In those early days the restaurant overlooked a sandy beach where dozens of tourists swam and sunbathed. Local vendors and masseurs made a living selling much-needed sarongs and easing muscles stressed by carrying backpacks around the archipelago.
"There were a lot of backpackers then and they are still an important part of out client base," Komang said.
"But I am very worried that market is being killed off by development."
Doesn’t get much better than this: Fish and seafood served with potato wedges and fresh salad. (JP/Ying-lan Dann)
Padang Bai beach today is more a marina than a swimming beach. Where once visitors and locals would play and swim in the afternoon, now dozens of speedboats fill the only calm swimming beach, their mooring ropes tripping up walkers on the sand, their engine oil a slick on once green waters.
"There are so many boats and most of them are foreign owned," Komang said.
And while this loss of a safe swimming beach deeply concerns Komang, it is the loss of "the most beautiful beach in Bali", Biastugel, to Korean investors that breaks his heart.
"I worry because access to that beach would be lost to the development," Komang said.
"Bali's governor, Mangku Made Pastika, has stopped the development (of a 100-room five-star hotel) and declared the area a conservation zone. I love that man!
"But I am the only business in Padang Bai that understands what that development would do to the area."
Komang recognizes Padang Bai attracts tourists for its tranquility and difference to other Bali tourist destinations.
He also recognizes that monolithic resorts often sap the lifeblood from villages, in the same way supermarkets and malls drown local greengrocers, bakeries and butcher shops.
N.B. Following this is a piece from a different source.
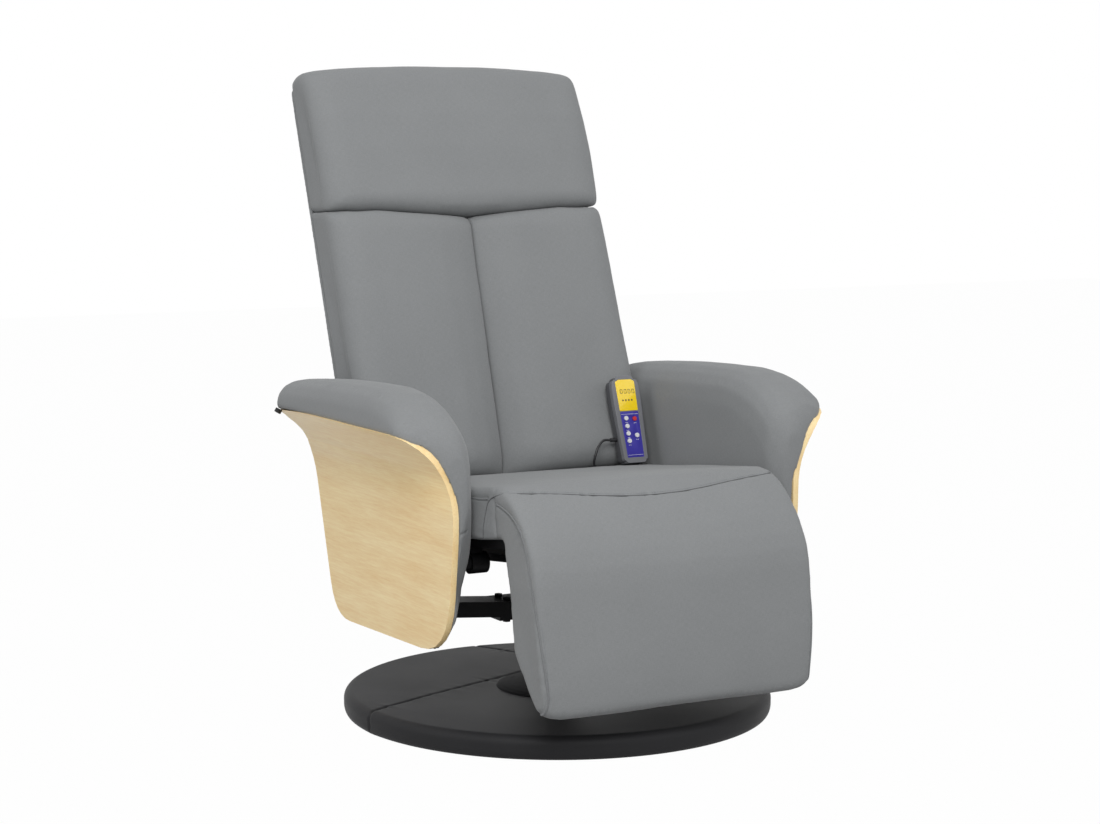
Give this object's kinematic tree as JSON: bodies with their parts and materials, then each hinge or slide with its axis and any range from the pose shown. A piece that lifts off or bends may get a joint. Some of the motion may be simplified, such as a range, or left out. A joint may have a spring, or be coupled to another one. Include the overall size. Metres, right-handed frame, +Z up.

"I don't want Padang Bai to change, especially the hill above the wharf and the access to Biastugel Beach," Komang said.
"I am sure more and more tourists will come and stay here because of that beach. That is the last natural beach we have."
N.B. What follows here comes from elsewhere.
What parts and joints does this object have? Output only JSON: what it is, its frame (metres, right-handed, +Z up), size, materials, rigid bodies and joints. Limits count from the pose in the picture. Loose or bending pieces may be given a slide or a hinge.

Of the four beaches in the area, he points out, Padang Bai has been lost to boats and Blue Lagoon to development, and the Black Sand beach is "too hot and rough" for swimmers.
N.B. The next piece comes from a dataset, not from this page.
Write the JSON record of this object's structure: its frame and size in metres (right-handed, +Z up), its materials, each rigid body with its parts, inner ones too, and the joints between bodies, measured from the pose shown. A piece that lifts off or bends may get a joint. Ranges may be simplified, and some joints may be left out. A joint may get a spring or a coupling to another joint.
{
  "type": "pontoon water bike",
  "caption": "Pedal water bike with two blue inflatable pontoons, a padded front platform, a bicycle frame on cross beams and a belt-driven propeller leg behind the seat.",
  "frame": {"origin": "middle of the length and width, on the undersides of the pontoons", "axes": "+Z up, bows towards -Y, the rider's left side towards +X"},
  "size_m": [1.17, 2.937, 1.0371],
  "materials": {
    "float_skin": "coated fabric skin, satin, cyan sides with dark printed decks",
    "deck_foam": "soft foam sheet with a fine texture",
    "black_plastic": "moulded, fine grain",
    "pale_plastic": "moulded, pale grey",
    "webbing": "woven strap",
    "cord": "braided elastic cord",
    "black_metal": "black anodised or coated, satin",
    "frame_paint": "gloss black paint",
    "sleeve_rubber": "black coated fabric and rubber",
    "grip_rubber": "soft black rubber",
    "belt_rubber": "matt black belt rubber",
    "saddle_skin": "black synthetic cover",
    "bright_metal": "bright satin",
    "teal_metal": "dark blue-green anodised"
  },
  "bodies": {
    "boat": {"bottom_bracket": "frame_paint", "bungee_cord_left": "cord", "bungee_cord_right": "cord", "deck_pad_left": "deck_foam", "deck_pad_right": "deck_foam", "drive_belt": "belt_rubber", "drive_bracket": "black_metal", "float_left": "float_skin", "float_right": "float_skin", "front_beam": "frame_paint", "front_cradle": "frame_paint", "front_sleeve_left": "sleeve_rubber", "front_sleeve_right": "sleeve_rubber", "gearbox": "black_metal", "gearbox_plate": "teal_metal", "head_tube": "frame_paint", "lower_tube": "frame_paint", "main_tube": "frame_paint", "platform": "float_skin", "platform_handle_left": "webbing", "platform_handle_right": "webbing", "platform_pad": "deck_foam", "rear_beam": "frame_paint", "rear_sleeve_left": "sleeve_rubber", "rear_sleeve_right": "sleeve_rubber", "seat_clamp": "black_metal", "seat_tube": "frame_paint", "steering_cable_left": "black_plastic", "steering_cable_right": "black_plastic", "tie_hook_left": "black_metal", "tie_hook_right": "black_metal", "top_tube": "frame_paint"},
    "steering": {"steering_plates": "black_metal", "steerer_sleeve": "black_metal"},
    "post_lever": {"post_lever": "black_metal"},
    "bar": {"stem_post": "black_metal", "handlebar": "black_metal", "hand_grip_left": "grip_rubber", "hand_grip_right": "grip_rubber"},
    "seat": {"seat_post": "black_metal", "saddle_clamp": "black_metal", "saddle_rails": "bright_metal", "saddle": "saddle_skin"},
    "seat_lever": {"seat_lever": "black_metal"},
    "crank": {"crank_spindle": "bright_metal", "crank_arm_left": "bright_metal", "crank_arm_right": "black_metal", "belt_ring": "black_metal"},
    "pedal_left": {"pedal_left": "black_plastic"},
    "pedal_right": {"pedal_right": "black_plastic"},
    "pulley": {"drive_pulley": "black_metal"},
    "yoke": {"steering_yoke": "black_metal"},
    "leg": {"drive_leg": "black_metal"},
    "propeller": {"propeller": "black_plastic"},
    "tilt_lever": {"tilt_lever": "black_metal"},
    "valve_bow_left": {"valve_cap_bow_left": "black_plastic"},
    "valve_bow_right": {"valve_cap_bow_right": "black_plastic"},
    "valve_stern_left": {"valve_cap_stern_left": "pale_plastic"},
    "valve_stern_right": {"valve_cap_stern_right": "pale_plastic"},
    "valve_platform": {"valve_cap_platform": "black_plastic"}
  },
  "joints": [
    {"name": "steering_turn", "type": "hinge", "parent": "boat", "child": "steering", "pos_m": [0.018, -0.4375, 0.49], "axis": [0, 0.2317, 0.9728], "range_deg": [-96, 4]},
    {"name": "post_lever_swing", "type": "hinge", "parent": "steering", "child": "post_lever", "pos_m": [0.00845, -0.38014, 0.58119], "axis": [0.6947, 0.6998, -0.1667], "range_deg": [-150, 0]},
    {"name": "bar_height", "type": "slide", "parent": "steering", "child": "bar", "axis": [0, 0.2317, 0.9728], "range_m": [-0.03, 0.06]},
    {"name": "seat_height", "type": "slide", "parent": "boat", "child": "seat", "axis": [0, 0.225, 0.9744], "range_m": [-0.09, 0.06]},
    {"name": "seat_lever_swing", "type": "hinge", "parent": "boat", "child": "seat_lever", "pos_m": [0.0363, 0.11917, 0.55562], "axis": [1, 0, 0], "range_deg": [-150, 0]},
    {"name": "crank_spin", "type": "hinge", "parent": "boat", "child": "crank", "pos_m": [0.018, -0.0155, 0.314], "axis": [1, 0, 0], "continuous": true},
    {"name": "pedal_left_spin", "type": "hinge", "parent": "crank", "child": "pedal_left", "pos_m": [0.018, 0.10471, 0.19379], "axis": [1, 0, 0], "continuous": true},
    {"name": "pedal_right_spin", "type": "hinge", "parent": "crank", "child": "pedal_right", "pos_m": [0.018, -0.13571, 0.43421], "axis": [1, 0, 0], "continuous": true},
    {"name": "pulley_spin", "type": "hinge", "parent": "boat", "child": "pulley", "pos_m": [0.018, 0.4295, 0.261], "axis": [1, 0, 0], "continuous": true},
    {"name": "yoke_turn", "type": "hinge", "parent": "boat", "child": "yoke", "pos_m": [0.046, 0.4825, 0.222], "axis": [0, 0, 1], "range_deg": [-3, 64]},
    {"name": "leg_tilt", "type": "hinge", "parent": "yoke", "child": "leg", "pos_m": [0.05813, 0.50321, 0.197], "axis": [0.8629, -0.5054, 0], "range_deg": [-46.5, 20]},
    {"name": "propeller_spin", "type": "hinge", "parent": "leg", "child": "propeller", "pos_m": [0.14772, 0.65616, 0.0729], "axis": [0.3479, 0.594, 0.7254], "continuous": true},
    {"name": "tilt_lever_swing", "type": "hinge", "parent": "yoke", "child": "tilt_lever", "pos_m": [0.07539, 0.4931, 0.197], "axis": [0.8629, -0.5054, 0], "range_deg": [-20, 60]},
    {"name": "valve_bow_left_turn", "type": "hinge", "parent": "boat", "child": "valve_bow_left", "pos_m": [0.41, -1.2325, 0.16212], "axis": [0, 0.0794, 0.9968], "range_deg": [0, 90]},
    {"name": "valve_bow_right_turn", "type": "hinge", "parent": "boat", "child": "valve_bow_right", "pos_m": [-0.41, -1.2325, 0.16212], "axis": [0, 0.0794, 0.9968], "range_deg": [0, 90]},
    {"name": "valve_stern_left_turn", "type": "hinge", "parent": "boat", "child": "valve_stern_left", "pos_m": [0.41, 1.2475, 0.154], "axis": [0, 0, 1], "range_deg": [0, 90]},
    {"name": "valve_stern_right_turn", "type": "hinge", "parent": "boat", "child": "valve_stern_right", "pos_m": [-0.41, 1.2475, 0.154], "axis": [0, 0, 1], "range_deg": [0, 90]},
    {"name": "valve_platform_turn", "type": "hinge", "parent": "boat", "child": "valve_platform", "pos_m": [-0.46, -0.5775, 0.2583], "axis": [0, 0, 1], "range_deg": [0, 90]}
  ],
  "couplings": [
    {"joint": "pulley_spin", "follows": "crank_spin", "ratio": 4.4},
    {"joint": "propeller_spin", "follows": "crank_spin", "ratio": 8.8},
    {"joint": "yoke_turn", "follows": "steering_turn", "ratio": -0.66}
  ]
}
"That's why we need Biastugel Beach (to be protected). This beach is like a diamond, like a star to the people of Padang Bai."
So head to Padang Bai this weekend for a perfect feed of fish and chips at Puri Rai while the village is still there.
Grover — Wed, 01/21/2009 - 5:59am
I'd like to thank Trishia Sertori for her wonderful article which deals with one of the larger problem Bali is having right now. The success of the tourist business is, in the long run, going to be an increasingly larger problem for the Balinese people. I first visited Padang Bai in 1992 and met Komang Supriadi when his mother still operated the restaurant. At that time it was the best restaurant in town and that hasn't changed. The changes to the environment since then are troubling. In those days, one had several choices of beaches to use and enjoy. Now with the loss of the main bay beach to the diving and fishing groups and Blue Lagoon to private interests, the Pantai Kecil is the only beach for visitors to the village to use. The closing off of this beach by accepting invest money from overseas is a bad tradeoff. I'm very happy to see forward thinking Balinese being able to get their voices heard.